Глава 13. Культуртрегеры
«Мы барды, менестрели, акыны и ашуги,
Мы песнями взлетели, вздымая крылья-руки
Мы шансонье, мы зингеры,
Мы скальды, миннезингеры,
Мы песенки из сердца
И для души поем…»
Стоит обратить внимание и на то, что в каждом подобном проекте песни, как правило, переводились на язык страны издания или как минимум на английский. Шария и вовсе перед каждой песней зачитывал на корявом английском ее краткий перевод. И неслучайно среди создателей альбома значится имя Миши Аллена. Для тех, кто в теме, имя его овеяно легендами. И вполне заслужено.

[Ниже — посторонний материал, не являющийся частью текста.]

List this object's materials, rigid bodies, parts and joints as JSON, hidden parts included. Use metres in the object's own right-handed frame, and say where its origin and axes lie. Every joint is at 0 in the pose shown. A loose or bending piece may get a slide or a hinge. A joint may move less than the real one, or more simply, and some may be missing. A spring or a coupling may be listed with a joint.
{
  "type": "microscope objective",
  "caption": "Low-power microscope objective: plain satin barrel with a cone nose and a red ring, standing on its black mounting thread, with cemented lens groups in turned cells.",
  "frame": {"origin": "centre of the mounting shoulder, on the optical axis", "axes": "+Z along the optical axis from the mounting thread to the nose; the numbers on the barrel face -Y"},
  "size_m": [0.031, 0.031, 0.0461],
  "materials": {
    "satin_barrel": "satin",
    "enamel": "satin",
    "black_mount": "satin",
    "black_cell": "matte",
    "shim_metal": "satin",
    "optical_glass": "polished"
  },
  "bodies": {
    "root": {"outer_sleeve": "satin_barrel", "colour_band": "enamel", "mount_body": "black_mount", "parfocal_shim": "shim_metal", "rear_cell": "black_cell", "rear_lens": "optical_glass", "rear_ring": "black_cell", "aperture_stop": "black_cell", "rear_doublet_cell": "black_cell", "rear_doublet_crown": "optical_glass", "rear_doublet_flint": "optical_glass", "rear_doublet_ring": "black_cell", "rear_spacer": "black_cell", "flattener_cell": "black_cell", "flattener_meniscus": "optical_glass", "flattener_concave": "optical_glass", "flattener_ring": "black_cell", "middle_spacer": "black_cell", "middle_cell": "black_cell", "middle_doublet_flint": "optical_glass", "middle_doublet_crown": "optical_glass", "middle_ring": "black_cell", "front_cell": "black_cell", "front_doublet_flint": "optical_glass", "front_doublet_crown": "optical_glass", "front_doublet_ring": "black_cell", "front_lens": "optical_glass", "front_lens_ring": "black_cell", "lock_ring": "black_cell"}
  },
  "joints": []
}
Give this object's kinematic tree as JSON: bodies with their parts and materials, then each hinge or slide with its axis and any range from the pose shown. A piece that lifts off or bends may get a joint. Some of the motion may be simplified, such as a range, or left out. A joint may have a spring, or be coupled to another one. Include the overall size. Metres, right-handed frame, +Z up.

Уроженец Литвы Михаил Юрьевич Каценеленбоген попал на Запад в годы нэпа. Обосновался в Канаде и взял фамилию попроще — Аллен. Его отец всю жизнь интересовался фольклором, занимался переводами литовских сказок и песен. Увлечение передалось по наследству.
В годы Второй мировой молодой человек служил в армии. По долгу службы ему не раз доводилось бывать в лагерях, где содержались «остарбайтеры» и «Ди-Пи».
По вечерам бывшие «осты» собирались около своих бараков и пели какие-то песни со знакомыми мотивами, но незнакомыми словами.